** Goal of the exercise **
Write out the whole listing again, exactly as given.

# start of Given data

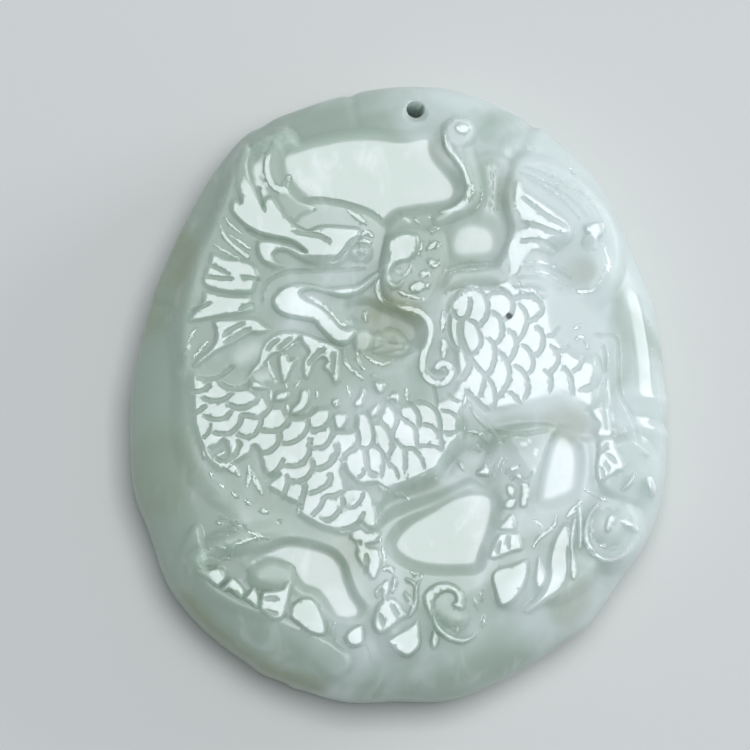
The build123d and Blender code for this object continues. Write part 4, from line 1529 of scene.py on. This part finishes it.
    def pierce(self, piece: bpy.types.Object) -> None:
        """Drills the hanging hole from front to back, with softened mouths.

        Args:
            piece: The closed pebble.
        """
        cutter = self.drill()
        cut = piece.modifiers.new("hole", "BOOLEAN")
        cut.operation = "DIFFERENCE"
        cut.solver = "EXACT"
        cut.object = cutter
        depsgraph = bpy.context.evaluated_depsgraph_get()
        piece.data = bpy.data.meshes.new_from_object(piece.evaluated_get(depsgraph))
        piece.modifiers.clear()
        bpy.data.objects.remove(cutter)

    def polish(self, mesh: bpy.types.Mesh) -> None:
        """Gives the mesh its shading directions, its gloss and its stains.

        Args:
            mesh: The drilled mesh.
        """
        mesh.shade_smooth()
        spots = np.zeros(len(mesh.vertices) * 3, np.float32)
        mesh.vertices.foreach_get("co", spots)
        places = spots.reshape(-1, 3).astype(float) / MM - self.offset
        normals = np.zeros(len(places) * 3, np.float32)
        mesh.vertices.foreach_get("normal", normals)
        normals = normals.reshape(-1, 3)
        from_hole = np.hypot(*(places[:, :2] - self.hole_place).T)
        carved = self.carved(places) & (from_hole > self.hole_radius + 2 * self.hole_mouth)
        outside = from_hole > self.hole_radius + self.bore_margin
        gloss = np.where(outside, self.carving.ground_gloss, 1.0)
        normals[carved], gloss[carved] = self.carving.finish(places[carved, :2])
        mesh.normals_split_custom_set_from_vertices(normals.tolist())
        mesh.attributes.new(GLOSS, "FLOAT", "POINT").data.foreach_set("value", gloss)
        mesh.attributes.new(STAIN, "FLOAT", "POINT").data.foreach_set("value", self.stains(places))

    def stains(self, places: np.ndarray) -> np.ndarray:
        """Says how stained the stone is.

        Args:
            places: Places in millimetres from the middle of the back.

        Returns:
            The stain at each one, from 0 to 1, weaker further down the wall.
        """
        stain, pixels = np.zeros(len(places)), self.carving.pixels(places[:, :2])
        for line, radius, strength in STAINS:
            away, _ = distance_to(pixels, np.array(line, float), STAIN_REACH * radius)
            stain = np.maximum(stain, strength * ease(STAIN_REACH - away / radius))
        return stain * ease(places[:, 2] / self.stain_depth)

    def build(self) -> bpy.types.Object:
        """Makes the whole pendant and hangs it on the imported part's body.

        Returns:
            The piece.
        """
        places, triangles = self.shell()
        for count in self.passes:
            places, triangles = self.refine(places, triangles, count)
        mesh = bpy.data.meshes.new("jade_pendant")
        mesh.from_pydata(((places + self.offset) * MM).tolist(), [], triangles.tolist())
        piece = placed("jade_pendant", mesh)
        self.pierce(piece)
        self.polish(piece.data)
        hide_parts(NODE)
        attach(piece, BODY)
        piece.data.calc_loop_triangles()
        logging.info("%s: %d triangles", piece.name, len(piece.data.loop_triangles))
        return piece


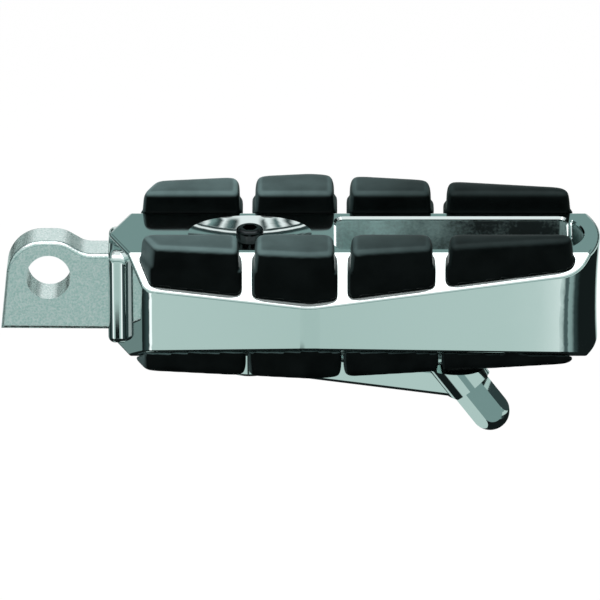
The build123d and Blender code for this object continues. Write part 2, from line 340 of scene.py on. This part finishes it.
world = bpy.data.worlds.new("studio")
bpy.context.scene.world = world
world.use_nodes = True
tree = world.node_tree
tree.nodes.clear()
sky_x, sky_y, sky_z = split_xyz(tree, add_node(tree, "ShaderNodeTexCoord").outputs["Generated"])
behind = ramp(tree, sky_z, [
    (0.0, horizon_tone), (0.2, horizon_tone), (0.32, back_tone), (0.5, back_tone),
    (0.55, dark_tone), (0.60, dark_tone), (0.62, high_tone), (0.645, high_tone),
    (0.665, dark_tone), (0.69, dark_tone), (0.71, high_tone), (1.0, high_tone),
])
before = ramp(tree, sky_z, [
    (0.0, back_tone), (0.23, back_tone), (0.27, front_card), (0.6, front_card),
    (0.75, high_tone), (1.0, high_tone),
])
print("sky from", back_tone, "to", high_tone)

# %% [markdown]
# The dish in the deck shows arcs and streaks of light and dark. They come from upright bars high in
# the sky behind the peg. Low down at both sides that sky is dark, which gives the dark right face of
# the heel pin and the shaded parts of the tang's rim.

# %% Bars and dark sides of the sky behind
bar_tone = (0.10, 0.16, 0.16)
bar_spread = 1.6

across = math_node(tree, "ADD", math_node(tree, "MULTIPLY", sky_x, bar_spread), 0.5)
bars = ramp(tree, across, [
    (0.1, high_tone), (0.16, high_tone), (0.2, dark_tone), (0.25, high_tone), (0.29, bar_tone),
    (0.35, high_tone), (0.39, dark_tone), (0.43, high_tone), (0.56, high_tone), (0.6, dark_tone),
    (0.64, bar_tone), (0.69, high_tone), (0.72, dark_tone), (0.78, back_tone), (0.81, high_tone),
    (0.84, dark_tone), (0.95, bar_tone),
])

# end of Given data

** Correct result **
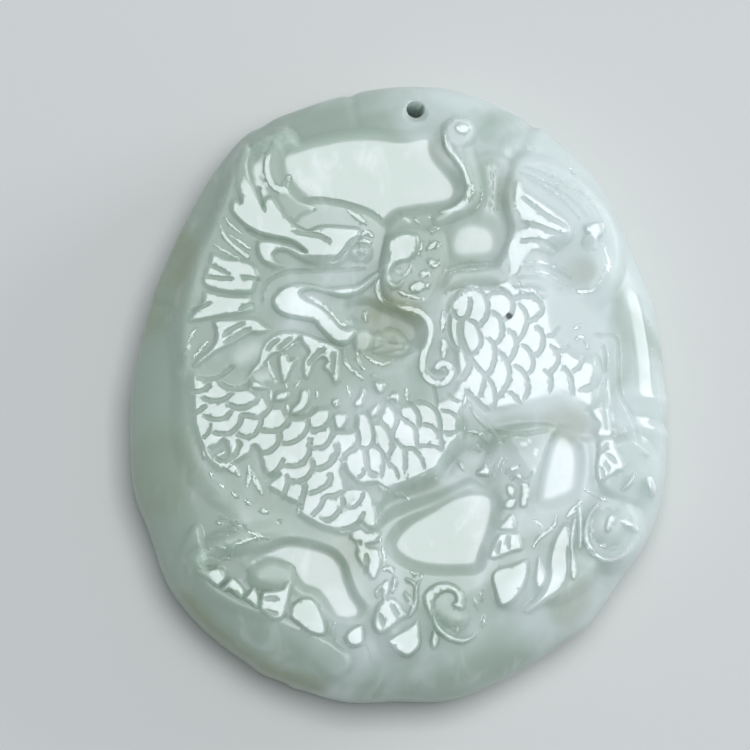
The build123d and Blender code for this object continues. Write part 4, from line 1529 of scene.py on. This part finishes it.
    def pierce(self, piece: bpy.types.Object) -> None:
        """Drills the hanging hole from front to back, with softened mouths.

        Args:
            piece: The closed pebble.
        """
        cutter = self.drill()
        cut = piece.modifiers.new("hole", "BOOLEAN")
        cut.operation = "DIFFERENCE"
        cut.solver = "EXACT"
        cut.object = cutter
        depsgraph = bpy.context.evaluated_depsgraph_get()
        piece.data = bpy.data.meshes.new_from_object(piece.evaluated_get(depsgraph))
        piece.modifiers.clear()
        bpy.data.objects.remove(cutter)

    def polish(self, mesh: bpy.types.Mesh) -> None:
        """Gives the mesh its shading directions, its gloss and its stains.

        Args:
            mesh: The drilled mesh.
        """
        mesh.shade_smooth()
        spots = np.zeros(len(mesh.vertices) * 3, np.float32)
        mesh.vertices.foreach_get("co", spots)
        places = spots.reshape(-1, 3).astype(float) / MM - self.offset
        normals = np.zeros(len(places) * 3, np.float32)
        mesh.vertices.foreach_get("normal", normals)
        normals = normals.reshape(-1, 3)
        from_hole = np.hypot(*(places[:, :2] - self.hole_place).T)
        carved = self.carved(places) & (from_hole > self.hole_radius + 2 * self.hole_mouth)
        outside = from_hole > self.hole_radius + self.bore_margin
        gloss = np.where(outside, self.carving.ground_gloss, 1.0)
        normals[carved], gloss[carved] = self.carving.finish(places[carved, :2])
        mesh.normals_split_custom_set_from_vertices(normals.tolist())
        mesh.attributes.new(GLOSS, "FLOAT", "POINT").data.foreach_set("value", gloss)
        mesh.attributes.new(STAIN, "FLOAT", "POINT").data.foreach_set("value", self.stains(places))

    def stains(self, places: np.ndarray) -> np.ndarray:
        """Says how stained the stone is.

        Args:
            places: Places in millimetres from the middle of the back.

        Returns:
            The stain at each one, from 0 to 1, weaker further down the wall.
        """
        stain, pixels = np.zeros(len(places)), self.carving.pixels(places[:, :2])
        for line, radius, strength in STAINS:
            away, _ = distance_to(pixels, np.array(line, float), STAIN_REACH * radius)
            stain = np.maximum(stain, strength * ease(STAIN_REACH - away / radius))
        return stain * ease(places[:, 2] / self.stain_depth)

    def build(self) -> bpy.types.Object:
        """Makes the whole pendant and hangs it on the imported part's body.

        Returns:
            The piece.
        """
        places, triangles = self.shell()
        for count in self.passes:
            places, triangles = self.refine(places, triangles, count)
        mesh = bpy.data.meshes.new("jade_pendant")
        mesh.from_pydata(((places + self.offset) * MM).tolist(), [], triangles.tolist())
        piece = placed("jade_pendant", mesh)
        self.pierce(piece)
        self.polish(piece.data)
        hide_parts(NODE)
        attach(piece, BODY)
        piece.data.calc_loop_triangles()
        logging.info("%s: %d triangles", piece.name, len(piece.data.loop_triangles))
        return piece


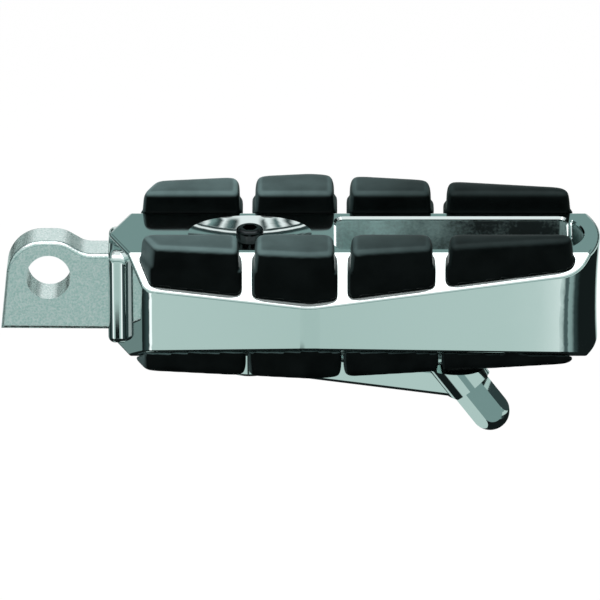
The build123d and Blender code for this object continues. Write part 2, from line 340 of scene.py on. This part finishes it.
world = bpy.data.worlds.new("studio")
bpy.context.scene.world = world
world.use_nodes = True
tree = world.node_tree
tree.nodes.clear()
sky_x, sky_y, sky_z = split_xyz(tree, add_node(tree, "ShaderNodeTexCoord").outputs["Generated"])
behind = ramp(tree, sky_z, [
    (0.0, horizon_tone), (0.2, horizon_tone), (0.32, back_tone), (0.5, back_tone),
    (0.55, dark_tone), (0.60, dark_tone), (0.62, high_tone), (0.645, high_tone),
    (0.665, dark_tone), (0.69, dark_tone), (0.71, high_tone), (1.0, high_tone),
])
before = ramp(tree, sky_z, [
    (0.0, back_tone), (0.23, back_tone), (0.27, front_card), (0.6, front_card),
    (0.75, high_tone), (1.0, high_tone),
])
print("sky from", back_tone, "to", high_tone)

# %% [markdown]
# The dish in the deck shows arcs and streaks of light and dark. They come from upright bars high in
# the sky behind the peg. Low down at both sides that sky is dark, which gives the dark right face of
# the heel pin and the shaded parts of the tang's rim.

# %% Bars and dark sides of the sky behind
bar_tone = (0.10, 0.16, 0.16)
bar_spread = 1.6

across = math_node(tree, "ADD", math_node(tree, "MULTIPLY", sky_x, bar_spread), 0.5)
bars = ramp(tree, across, [
    (0.1, high_tone), (0.16, high_tone), (0.2, dark_tone), (0.25, high_tone), (0.29, bar_tone),
    (0.35, high_tone), (0.39, dark_tone), (0.43, high_tone), (0.56, high_tone), (0.6, dark_tone),
    (0.64, bar_tone), (0.69, high_tone), (0.72, dark_tone), (0.78, back_tone), (0.81, high_tone),
    (0.84, dark_tone), (0.95, bar_tone),
])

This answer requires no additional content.